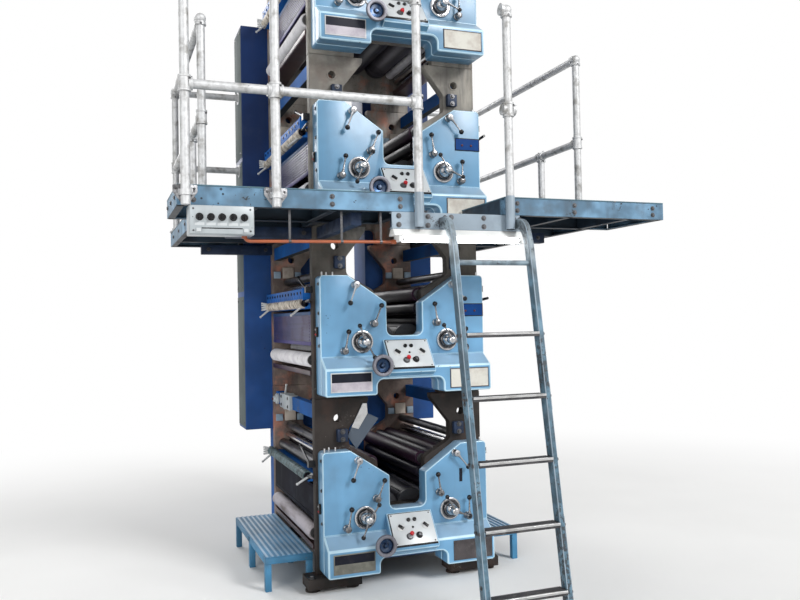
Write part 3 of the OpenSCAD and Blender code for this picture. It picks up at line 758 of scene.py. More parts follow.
flatScrew = [(.005, 0), (.005, .0015), (0, .0025)]
console = dict(half=.14, long=.208, thick=.004, start=.003, selectors=(-.079, .085), selectorY=.117, fittings=[
    # places, profile, steps, slot
    ([(-.018, .162), (.022, .162)], [(.0125, 0), (.0125, .004), (.010, .006), (.010, .011), (0, .012)], 24, 1),
    ([(-.079, .117), (.085, .117)], [(.024, 0), (.024, .003), (.019, .005), (0, .005)], 28, 2),
    ([(0, .113)], [(.007, 0), (.007, .002), (0, .003)], 16, 1),
    ([(-.034, .055)], [(.021, 0), (.021, .004), (.018, .008), (.017, .012), (0, .014)], 28, 4),
    ([(-.020, .068)], [(.013, 0), (.013, .020), (.011, .023), (0, .024)], 28, 3),
    ([(.030, .058)], [(.021, 0), (.021, .003), (.016, .006), (.015, .016), (.012, .018), (0, .018)], 28, 1),
    ([(.030, .058)], [(.009, .017), (.009, .0195), (0, .020)], 20, 4),
    ([(x, y) for x in (-.125, .125) for y in (.014, .198)], flatScrew, 12, 4)])


def onConsole(across, along, out=0):  # along x, up the slope, and out of it
    slope = Vector((0, cover["backY"] - cover["lipY"], cover["backZ"] - cover["lipZ"])).normalized()
    normal = Vector(right).cross(slope)
    return Vector((across, cover["lipY"], cover["lipZ"])) + slope * along + normal * out


def addConsoleBlock(mesh, xs, ys, zs, slot=0):
    nearVerts, farVerts = block(mesh, xs, ys, zs, slot)
    for vert in nearVerts + farVerts:
        vert.co = onConsole(*vert.co)


def makeConsoles(s):
    plates, fittings = newMeshes(2)
    t, half, normal = s.thick, s.half, onConsole(0, 0, 1) - onConsole(0, 0)
    addConsoleBlock(plates, (-half, half), (s.start, s.start + s.long), (.0002, t))
    for xs, ys in (((-half - .001, half + .001), (-.001, .0045)), ((-half - .0045, -half + .0015), (0, .211)),
                   ((-half, half), (.2085, .2125))):  # black rims: a dark edge, with painted shadow along the bottom and left of the raised plate
        addConsoleBlock(plates, xs, ys, (.0003, t + .0015), 1)
    # black band on the lip under the plate: gasket and painted shadow
    block(plates, (-half - .003, half + .002), (cover["lipY"] - .0030, cover["lipY"] + .001),
          (cover["lipZ"] - .006, cover["lipZ"] + .003), 1)
    for places, profile, steps, slot in s.fittings:
        for x, y in places:
            lathe(fittings, profile, onConsole(x, y, t), normal, steps, slot)
    tilt = Matrix.Rotation(math.radians(46), 4, normal)
    for x in s.selectors:  # black pointers
        pointer = bmesh.new()
        addConsoleBlock(pointer, (-.0075, .0075), (-.019, .019), (t + .004, t + .017), 1)
        for vert in pointer.verts:
            vert.co = onConsole(x, s.selectorY) + tilt @ (vert.co - onConsole(0, 0))
        addMesh(fittings, soften(pointer, .002))
    makePiece("controlPanels", [soften(plates, .0012), fittings],
              ["panelWhite", "blackPlastic", "plateLight", "redPlastic", "darkSteel"],
              ["control_plates"], eachUnit)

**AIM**
Please restate the whole listing word for word.

**OUTPUT FOR THIS EXERCISE**
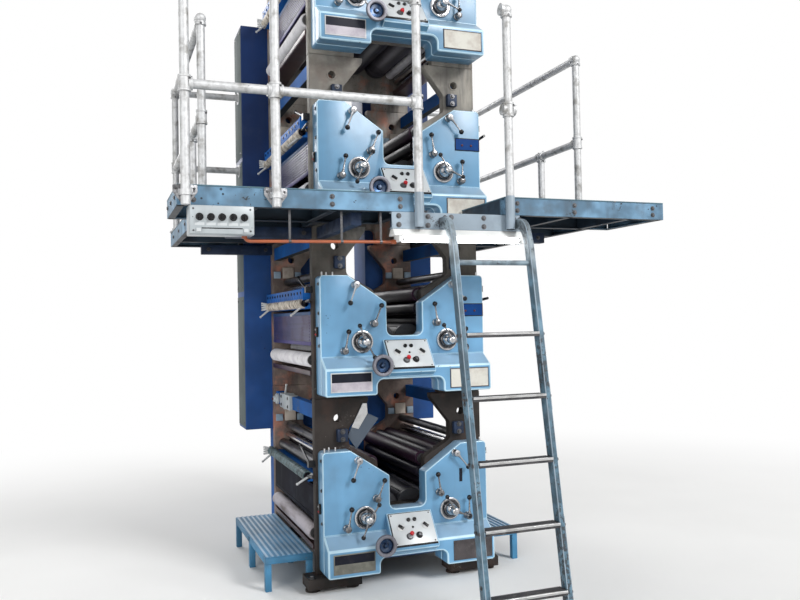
Write part 3 of the OpenSCAD and Blender code for this picture. It picks up at line 758 of scene.py. More parts follow.
flatScrew = [(.005, 0), (.005, .0015), (0, .0025)]
console = dict(half=.14, long=.208, thick=.004, start=.003, selectors=(-.079, .085), selectorY=.117, fittings=[
    # places, profile, steps, slot
    ([(-.018, .162), (.022, .162)], [(.0125, 0), (.0125, .004), (.010, .006), (.010, .011), (0, .012)], 24, 1),
    ([(-.079, .117), (.085, .117)], [(.024, 0), (.024, .003), (.019, .005), (0, .005)], 28, 2),
    ([(0, .113)], [(.007, 0), (.007, .002), (0, .003)], 16, 1),
    ([(-.034, .055)], [(.021, 0), (.021, .004), (.018, .008), (.017, .012), (0, .014)], 28, 4),
    ([(-.020, .068)], [(.013, 0), (.013, .020), (.011, .023), (0, .024)], 28, 3),
    ([(.030, .058)], [(.021, 0), (.021, .003), (.016, .006), (.015, .016), (.012, .018), (0, .018)], 28, 1),
    ([(.030, .058)], [(.009, .017), (.009, .0195), (0, .020)], 20, 4),
    ([(x, y) for x in (-.125, .125) for y in (.014, .198)], flatScrew, 12, 4)])


def onConsole(across, along, out=0):  # along x, up the slope, and out of it
    slope = Vector((0, cover["backY"] - cover["lipY"], cover["backZ"] - cover["lipZ"])).normalized()
    normal = Vector(right).cross(slope)
    return Vector((across, cover["lipY"], cover["lipZ"])) + slope * along + normal * out


def addConsoleBlock(mesh, xs, ys, zs, slot=0):
    nearVerts, farVerts = block(mesh, xs, ys, zs, slot)
    for vert in nearVerts + farVerts:
        vert.co = onConsole(*vert.co)


def makeConsoles(s):
    plates, fittings = newMeshes(2)
    t, half, normal = s.thick, s.half, onConsole(0, 0, 1) - onConsole(0, 0)
    addConsoleBlock(plates, (-half, half), (s.start, s.start + s.long), (.0002, t))
    for xs, ys in (((-half - .001, half + .001), (-.001, .0045)), ((-half - .0045, -half + .0015), (0, .211)),
                   ((-half, half), (.2085, .2125))):  # black rims: a dark edge, with painted shadow along the bottom and left of the raised plate
        addConsoleBlock(plates, xs, ys, (.0003, t + .0015), 1)
    # black band on the lip under the plate: gasket and painted shadow
    block(plates, (-half - .003, half + .002), (cover["lipY"] - .0030, cover["lipY"] + .001),
          (cover["lipZ"] - .006, cover["lipZ"] + .003), 1)
    for places, profile, steps, slot in s.fittings:
        for x, y in places:
            lathe(fittings, profile, onConsole(x, y, t), normal, steps, slot)
    tilt = Matrix.Rotation(math.radians(46), 4, normal)
    for x in s.selectors:  # black pointers
        pointer = bmesh.new()
        addConsoleBlock(pointer, (-.0075, .0075), (-.019, .019), (t + .004, t + .017), 1)
        for vert in pointer.verts:
            vert.co = onConsole(x, s.selectorY) + tilt @ (vert.co - onConsole(0, 0))
        addMesh(fittings, soften(pointer, .002))
    makePiece("controlPanels", [soften(plates, .0012), fittings],
              ["panelWhite", "blackPlastic", "plateLight", "redPlastic", "darkSteel"],
              ["control_plates"], eachUnit)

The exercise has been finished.